Russlands Außenminister Sergej Lawrow wies unterdessen Spekulationen, Moskau habe eine Rolle in dem Fall, als „Propaganda“ zurück. Es gebe bislang keine Beweise oder Fakten, sagte Lawrow am Freitag in Äthiopien. Die Spekulationen zielten darauf ab, „Spannungen zu erhöhen“. Wenn es ein ernsthaftes Interesse an einer Zusammenarbeit bei den Ermittlungen gebe, sei Russland bereit dazu. Allerdings solle man nicht mit „unbegründeten Anschuldigungen“ zu den Medien rennen, sagte der Außenminister.
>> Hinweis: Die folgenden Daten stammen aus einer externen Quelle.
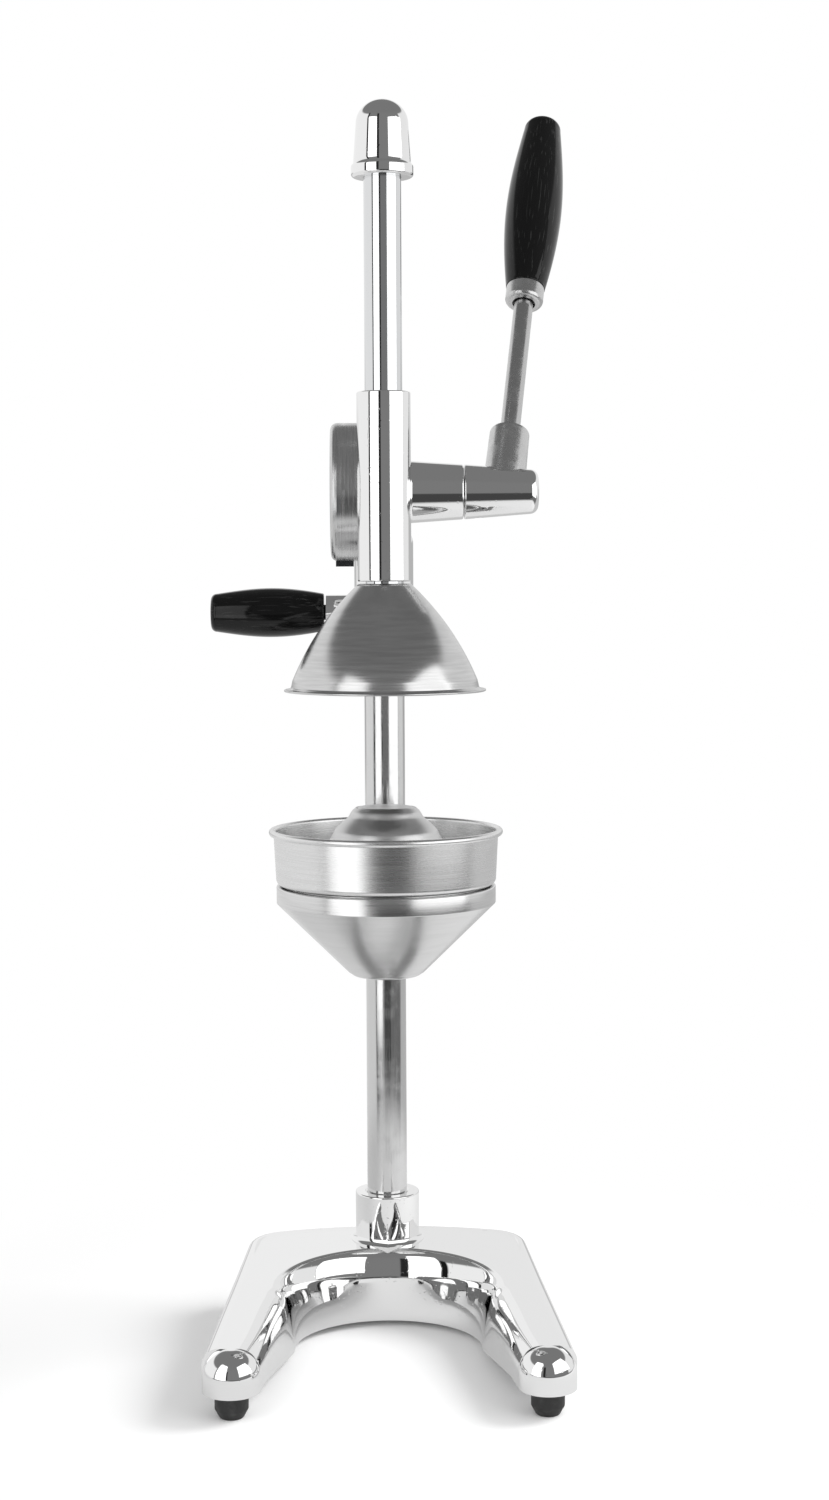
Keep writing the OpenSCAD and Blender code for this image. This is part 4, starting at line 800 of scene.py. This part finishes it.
# head: guide tube, gear housing, collar on the column, shaft boss, rib and steady boss in one casting
head = {"tubeR": 15.75, "bottom": 462.5, "tubeH": 110, "edge": 0.9, "bore": 11.05, "boreEdge": 0.7,
        "housingR": 42, "housingIn": 38.5, "housingEdge": 0.8, "left": -15.5, "right": 14.5, "blend": 3,
        "bossR": 18.5, "bossTipR": 16.5, "bossEnd": 47.9, "bossFillet": 3, "bossEdge": 1.1, "bushR": 10.1,
        "chamberTo": 7.8, "columnY": 82.5, "collarR": 18.3, "collarFrom": 428, "collarH": 69.65,
        "collarEdge": 2, "crown": 12, "columnBore": 12.6, "columnTo": 485.15, "steadyX": -36,
        "steadyZ": 443.4, "steadyR": 10.8, "steadyBore": 4, "steadyEnd": 11.5, "ribHalf": 5,
        "ribLow": (16, -12), "ribTop": (14, 8), "ribIn": (3, 4), "lockR": 3, "lockY": 10.5,
        "locks": (466, 444), "sink": 0.01}


def makeHead():
    h = head
    top, edge = h["bottom"] + h["tubeH"], h["edge"]
    outline = joined([0, h["bottom"]], footRound(h["tubeR"], h["bottom"], edge, 8),
                     topRound(h["tubeR"], top, edge, 8), [0, top])
    body = turned("headCasting", outline)
    width = h["right"] - h["left"]
    shaft = onShaft(0)
    outline = joined([0, 0], footRound(h["housingR"], 0, h["housingEdge"], 6),
                     topRound(h["housingR"], width, h["blend"]), [0, width])
    housing = turned("tool", outline, None, (toRight, shaft + [h["left"], 0, 0]))
    length, fillet = h["bossEnd"] - h["right"], h["bossFillet"]
    outline = joined([0, -h["sink"]], arc(h["bossR"] + fillet, fillet, fillet, 270, 180),
                     topRound(h["bossTipR"], length, h["bossEdge"], 8, 4), [0, length])
    boss = turned("tool", outline, None, (toRight, shaft + [h["right"] - h["sink"], 0, 0]))
    column = np.array([0, h["columnY"], h["collarFrom"]])
    outline = joined([0, 0], footRound(h["collarR"], 0, h["collarEdge"], 8),
                     topRound(h["collarR"], h["collarH"], h["crown"], 24), [0, h["collarH"]])
    collar = turned("tool", outline, None, (upright, column))
    ribX, ribY = h["tubeR"] - h["ribIn"][0], h["columnY"] - h["collarR"] + h["ribIn"][1]
    half, low, high = h["ribHalf"], h["bottom"], shaftAxis[2] - h["housingR"]
    rib = prism("tool", [[ribX, low + h["ribLow"][0]], [ribY, low + h["ribLow"][1]],
                         [ribY, high + h["ribTop"][1]], [ribX, high + h["ribTop"][0]]], -half, half)
    steadyBoss = rod(h["steadyX"], h["columnY"], h["steadyZ"], h["steadyR"], -h["steadyX"], toRight)
    steadyDeep = -h["steadyX"] - h["steadyEnd"]
    tools = [turned("tool", boreWith(h["bore"], h["bottom"] - 1, top, h["boreEdge"])),
             rod(*onShaft(h["left"] - 1), h["housingIn"], h["chamberTo"] - h["left"] + 1, toRight, 192),
             rod(*shaft, h["bushR"], h["bossEnd"] + 1, toRight),
             rod(0, h["columnY"], h["collarFrom"] - 1, h["columnBore"], h["columnTo"] - h["collarFrom"] + 1),
             rod(h["steadyX"] - 1, h["columnY"], h["steadyZ"], h["steadyBore"], steadyDeep, toRight, 48)]
    tools += [rod(0, h["columnY"] + h["lockY"], z, h["lockR"], h["collarR"], toBack, 48) for z in h["locks"]]
    steps = [("UNION", [housing, boss, collar, rib, steadyBoss]), ("DIFFERENCE", tools)]
    keep(carved(body, steps, chromeTurned), "head_casting", "stand")


# studio: white floor and backdrop for the eye, and the darker room and the two soft boxes that reflections show
studio = {
    "room": 0.21, "roomFrom": (-12, -6), "ceiling": 0.2, "ceilingFrom": (36, 48), "backdrop": 1.0,
    "floorSeen": 0.5, "mirror": 0.5, "plain": 0.6, "paper": 0.95, "tableEdge": (420, 620), "beyond": 0.06,
    "cleanFrom": (150, 420), "floorWide": 2500, "floorBack": 3500, "wallSoft": 6,
    "walls": [  # turn from the camera's side in degrees from and to, softness, height up to, level
        (84, 182, 6, 35, 0.88), (-182, -68, 3, 35, 0.95), (128, 190, 14, 4, 0.5), (-190, -135, 14, 4, 0.55),
        (-67, -60, 1, 40, 0.01), (-22, -13, 2, 40, 0.02)],
    "floors": [  # what lies beyond the table's edge: turn from and to, softness, level
        (-46, -12, 8, 0.35), (30, 95, 8, 0.17), (95, 190, 12, 0.6), (-190, -66, 6, 0.85)],
    "boxes": [  # name, turn of the middle, distance, half width, lowest and highest edge in mm, radiance
        ("leftSoftBox", -41, 800, 275, 5, 1080, 1.35), ("rightSoftBox", 56, 800, 470, 165, 1080, 1.35)],
    "key": {"place": (900, 220, 850), "aim": (-100, 0, 0), "size": 700, "watts": 11.0}}


def betweenTwo(tree, value, low, high, soft):
    return math2(tree, "MULTIPLY", spread(tree, value, low - soft / 2, low + soft / 2),
                 spread(tree, value, high - soft / 2, high + soft / 2, 1.0, 0.0))


def blendNumbers(tree, share, a, b):
    return addNode(tree, "Mix", {"Factor": share, "A": a, "B": b}).outputs["Result"]


def mixShaders(tree, share, a, b):
    return addNode(tree, "MixShader", {0: share, 1: a.outputs[0], 2: b.outputs[0]})


# degrees round from the camera's side, to the right above 0
def turnOf(tree, x, y):
    return math2(tree, "MULTIPLY", math2(tree, "ARCTAN2", x, math2(tree, "MULTIPLY", y, -1.0)), 180 / math.pi)


def makeWorld():
    s = studio
    world = bpy.data.worlds.new("studio")
    bpy.context.scene.world = world
    world.use_nodes = True
    tree = world.node_tree
    tree.nodes.clear()
    direction = addNode(tree, "TexCoord").outputs["Generated"]
    x, y, z = addNode(tree, "SeparateXYZ", {0: direction}).outputs
    turn = turnOf(tree, x, y)
    height = math2(tree, "MULTIPLY", math2(tree, "ARCSINE", z), 180 / math.pi)
    level = spread(tree, height, *s["roomFrom"], s["beyond"], s["room"])
    for start, end, soft, top, bright in s["walls"]:
        mask = math2(tree, "MULTIPLY", betweenTwo(tree, turn, start, end, soft),
                     betweenTwo(tree, height, -90, top, s["wallSoft"]))
        level = blendNumbers(tree, mask, level, bright)
    level = blendNumbers(tree, spread(tree, height, *s["ceilingFrom"]), level, s["ceiling"])
    ray = addNode(tree, "LightPath").outputs
    level = blendNumbers(tree, ray["Is Glossy Ray"], s["plain"], level)
    level = blendNumbers(tree, ray["Is Transmission Ray"], level, s["backdrop"])
    level = blendNumbers(tree, ray["Is Camera Ray"], level, s["backdrop"])
    light = addNode(tree, "Background", {"Color": (1, 1, 1, 1), "Strength": level})
    addNode(tree, "OutputWorld", {"Surface": light.outputs[0]})


# the floor is white paper to the eye with the object's shadow on it; reflections see it end at the table's edge
def makeFloor():
    s = studio
    material = bpy.data.materials.new("white paper sweep")
    material.use_nodes = True
    tree = material.node_tree
    tree.nodes.clear()
    ray = addNode(tree, "LightPath").outputs
    x, y, z = addNode(tree, "SeparateXYZ", {0: objectPlace(tree)}).outputs
    turn = turnOf(tree, x, y)
    far = addNode(tree, "VectorMath", {0: objectPlace(tree)}, operation="LENGTH").outputs["Value"]
    edge = spread(tree, far, *(d * mm for d in s["tableEdge"]), 1.0, 0.0)
    level = s["beyond"]
    for start, end, soft, bright in s["floors"]:
        level = blendNumbers(tree, betweenTwo(tree, turn, start, end, soft), level, bright)
    paper = addNode(tree, "BsdfDiffuse", {"Color": (s["paper"], s["paper"], s["paper"], 1)})
    white = addNode(tree, "Emission", {"Strength": s["backdrop"]})
    shine = addNode(tree, "Emission", {"Strength": s["floorSeen"]})
    dark = addNode(tree, "Emission", {"Strength": level})
    clean = spread(tree, far, *(d * mm for d in s["cleanFrom"]))
    camera = mixShaders(tree, clean, paper, white)
    mirror = mixShaders(tree, edge, dark, mixShaders(tree, s["mirror"], paper, shine))
    unseen = mixShaders(tree, ray["Is Glossy Ray"], paper, mirror)
    last = mixShaders(tree, ray["Is Camera Ray"], unseen, camera)
    addNode(tree, "OutputMaterial", {0: last.outputs[0]})
    wide, back = s["floorWide"], s["floorBack"]
    corners = [[-wide, -wide, 0], [wide, -wide, 0], [wide, back, 0], [-wide, back, 0]]
    meshFrom("whiteFloor", corners, [(0, 1, 2, 3)], material)


# hangs a lamp up at a place in mm, unseen by the camera
def hangLamp(name, lamp, place, facing):
    holder = inScene(name, lamp)
    holder.location = [c * mm for c in place]
    holder.rotation_euler = facing
    holder.visible_camera = False
    return holder


# soft boxes that face the press: power is radiance times pi times area
def makeLamps():
    for name, turn, away, half, low, high, level in studio["boxes"]:
        lamp = bpy.data.lights.new(name, "AREA")
        lamp.shape = "RECTANGLE"
        lamp.size, lamp.size_y = 2 * half * mm, (high - low) * mm
        lamp.energy = level * math.pi * lamp.size * lamp.size_y
        a = math.radians(turn)
        hangLamp(name, lamp, (away * math.sin(a), -away * math.cos(a), (low + high) / 2), (math.pi / 2, 0, a))


# broad light from the right for the floor's soft shadow, left out of the reflections
def makeKeyLight():
    k = studio["key"]
    lamp = bpy.data.lights.new("keyLight", "AREA")
    lamp.shape, lamp.size, lamp.energy = "DISK", k["size"] * mm, k["watts"]
    toward = Vector(k["aim"]) - Vector(k["place"])
    holder = hangLamp("keyLight", lamp, k["place"], toward.to_track_quat("-Z", "Y").to_euler())
    holder.visible_glossy = holder.visible_transmission = False


view = {"place": (-6.46, -1350.1, 465.0), "pitch": 4.3, "heading": -1.0, "roll": 0.27, "lens": 55.2,
        "sensor": 36.0, "clip": 0.01}


def makeCamera():
    camera = bpy.data.cameras.new("camera")
    camera.sensor_fit = "VERTICAL"
    camera.sensor_height = camera.sensor_width = view["sensor"]
    camera.lens = view["lens"]
    camera.clip_start = view["clip"]
    holder = inScene("camera", camera)
    turn = (Matrix.Rotation(math.radians(view["heading"]), 3, "Z")
            @ Matrix.Rotation(math.radians(90 - view["pitch"]), 3, "X")
            @ Matrix.Rotation(math.radians(-view["roll"]), 3, "Z"))
    holder.rotation_euler = turn.to_euler()
    holder.location = [c * mm for c in view["place"]]
    bpy.context.scene.camera = holder


makeWorld()
makeFloor()
makeLamps()
makeKeyLight()
makeCamera()
bpy.context.scene.view_settings.view_transform = "Standard"
print("studio and camera made")

makeCap()
makeBell()
makeGrips()
makeHub()
makeBase()
makeBowl()
makeCone()
makeFunnel()
makeHead()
Sergej Skripal und seine Tochter Yulia waren am Wochenende auf einer Parkbank nahe eines Einkaufszentrums in Salisbury mit Vergiftungserscheinungen aufgefunden worden. Sie kämpfen seitdem in einem Krankenhaus um ihr Leben. 19 weitere Menschen wurden nach dem Attentat medizinisch behandelt.
Ein Polizeibeamter, der Skripal und seiner Tochter zu Hilfe geeilt war und zeitweise ebenfalls im Koma lag, ist den Behörden zufolge inzwischen ansprechbar. Er befinde sich aber immer noch in einem ernsten, wenn auch stabilen Zustand. Der Gesundheitszustand Skripals und seiner Tochter sei weiterhin „sehr ernst“.
Der frühere Scotland-Yard-Chef Ian Blair forderte derweil, einen neuen Blick auf weitere mysteriöse Todesfälle mit Russland-Bezug aus der Vergangenheit zu werfen. Das hatte zuvor auch die Labour-Abgeordnete und Vorsitzende des Innenausschusses, Yvette Cooper, im Parlament gefordert. Das Online-Nachrichtenmagazin Buzzfeed hatte im vergangenen Jahr unter Berufung auf Geheimdienstquellen über 14 mysteriöse Todesfälle in Großbritannien mit Russland-Bezug berichtet.
„Ich bin klar der Meinung, dass dieser außergewöhnliche Fall ein guter Anlass ist zu sagen: Lasst uns noch mal einen genauen Blick darauf haben und schauen, ob es ein Muster gibt, wenn Leute beim Joggen tot umfallen und in ihrem Haus in Surrey tot gefunden werden und so weiter“, sagte Blair dem Radiosender BBC 4 am Freitag.
Skripal, ein früherer Oberst des russischen Militärgeheimdienstes GRU, war in Russland als britischer Spion verurteilt und bei einem Austausch 2010 freigelassen worden.
Der Fall erinnert an den Giftmord am Kremlkritiker Alexander Litwinenko im Jahr 2006 und hat inzwischen einen diplomatischen Schlagabtausch zwischen Moskau und London ausgelöst. Die britische Regierung hatte mit einer „angemessenen und robusten“ Reaktion gedroht, sollte sich herausstellen, dass Moskau hinter dem Attentat steckt.